(WORK TO COMPLETE): Going from the top of the data below, give again each line through the one containing "return -THREAD_DEPTH *", both ends kept.

====== DATA EXTRACT

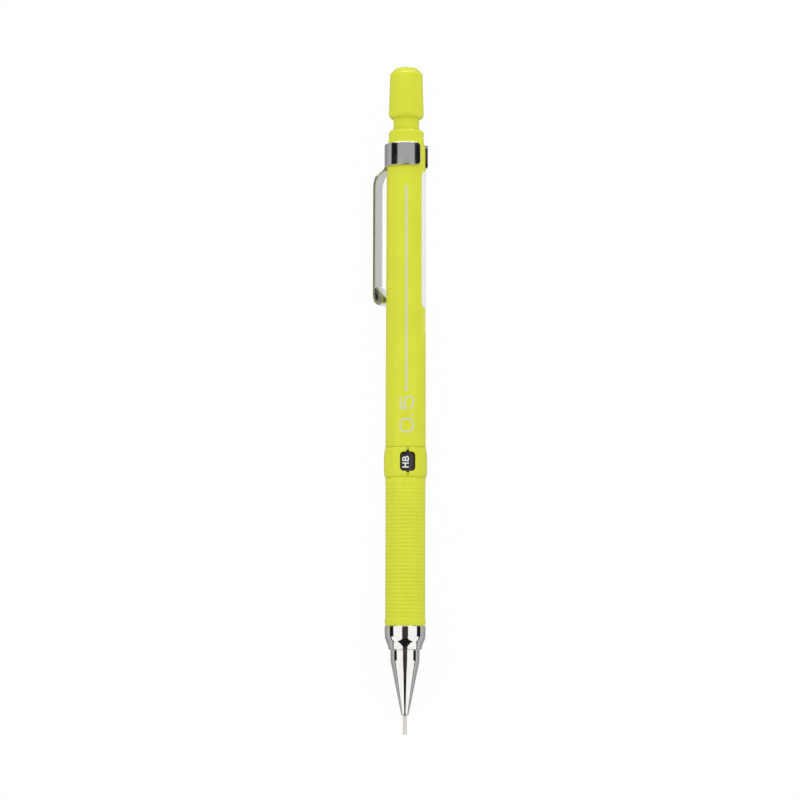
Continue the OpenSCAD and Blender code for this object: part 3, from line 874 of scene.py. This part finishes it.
def screw_ripple(x, angle):
    """The screw's groove, which starts and ends gently."""
    start, end = grip_front + 0.5, screw_end - 0.5
    if not start < x < end:
        return 0
    ends = min((x - start) / 0.3, (end - x) / 0.3, 1)
    phase = (x / THREAD_PITCH + angle / TURN) % 1
    return -THREAD_DEPTH * ends * (1 - abs(2 * phase - 1))


def build_tip():
    """The tip: nose cone, straight base, a step, the flared bell and the screw behind it."""
    base = nose + CONE_LENGTH
    step = base + BASE_LENGTH
    chamber_front_r = ring_chamber_r - 0.32
    nose_part = softened([
        (nose, pipe_root_r + CLOSE), (nose, 0.68, 0.12), (nose + 0.5, 0.84, 0.2),
        (base, CONE_BASE_R, 0.06), (step - 0.12, CONE_BASE_R + 0.02, 0.05),
        (step - 0.05, CONE_BASE_R - 0.06), (step, CONE_BASE_R + 0.02, 0.03),
        (step + 0.06, CONE_BASE_R + 0.14),
    ])
    bell = curve_through([
        (step + 0.08, CONE_BASE_R + 0.27),
        (step + 0.14, BELL_R - 0.85),
        (step + 0.28, BELL_R - 0.805),
        (step + 0.6, BELL_R - 0.745),
        (step + 0.9, BELL_R - 0.675),
        (step + 1.2, BELL_R - 0.585),
        (step + 1.5, BELL_R - 0.475),
        (step + 1.72, BELL_R - 0.375),
        (step + 1.9, BELL_R - 0.285),
        (step + 2.1, BELL_R - 0.21),
        (step + 2.4, BELL_R - 0.125),
        (step + 2.7, BELL_R - 0.068),
        (step + 3.0, BELL_R - 0.034),
        (step + 3.4, BELL_R - 0.012),
        (step + 4.0, BELL_R - 0.002),
        (step + 4.6, BELL_R),
    ])
    rear = softened([
        (grip_front - 0.3, BELL_R), (grip_front - 0.05, BELL_R - 0.01, 0.08),
        (grip_front - 0.05, screw_r - 0.02), (screw_front, screw_r - 0.02),
    ])
    screw = [(screw_front + (screw_end - 0.4 - screw_front) * k / THREAD_STEPS, screw_r)
             for k in range(1, THREAD_STEPS)]
    inside = [
        (screw_end - 0.35, screw_r),
        (screw_end, screw_r - 0.3),
        (screw_end, ring_chamber_r + 0.3),
        (sleeve_front - 0.5, ring_chamber_r + 0.3),
        (sleeve_front - 0.5, ring_chamber_r),
        (ring_stop, ring_chamber_r),
        (ring_stop, chamber_front_r),
        (retainer_rear, chamber_front_r),
        (retainer_rear, retainer_r),
        (retainer_front, retainer_r),
        (retainer_front, LEAD_WAY_R),
        (pipe_end + CLOSE, LEAD_WAY_R),
        (pipe_end + CLOSE, pipe_root_r + CLOSE),
    ]
    body = lathe("tip_body", nose_part + bell + rear + screw + inside, 192, screw_ripple)
    return put(body, "tip", "tip_chrome", chrome, "tip_cone")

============

(OUTPUT OF THE EXERCISE):
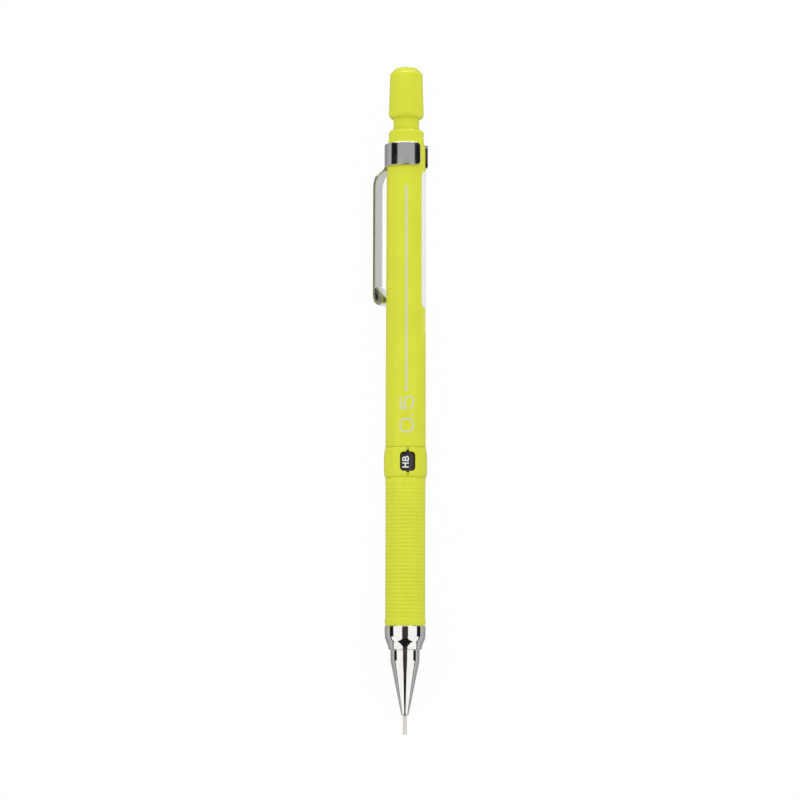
Continue the OpenSCAD and Blender code for this object: part 3, from line 874 of scene.py. This part finishes it.
def screw_ripple(x, angle):
    """The screw's groove, which starts and ends gently."""
    start, end = grip_front + 0.5, screw_end - 0.5
    if not start < x < end:
        return 0
    ends = min((x - start) / 0.3, (end - x) / 0.3, 1)
    phase = (x / THREAD_PITCH + angle / TURN) % 1
    return -THREAD_DEPTH * ends * (1 - abs(2 * phase - 1))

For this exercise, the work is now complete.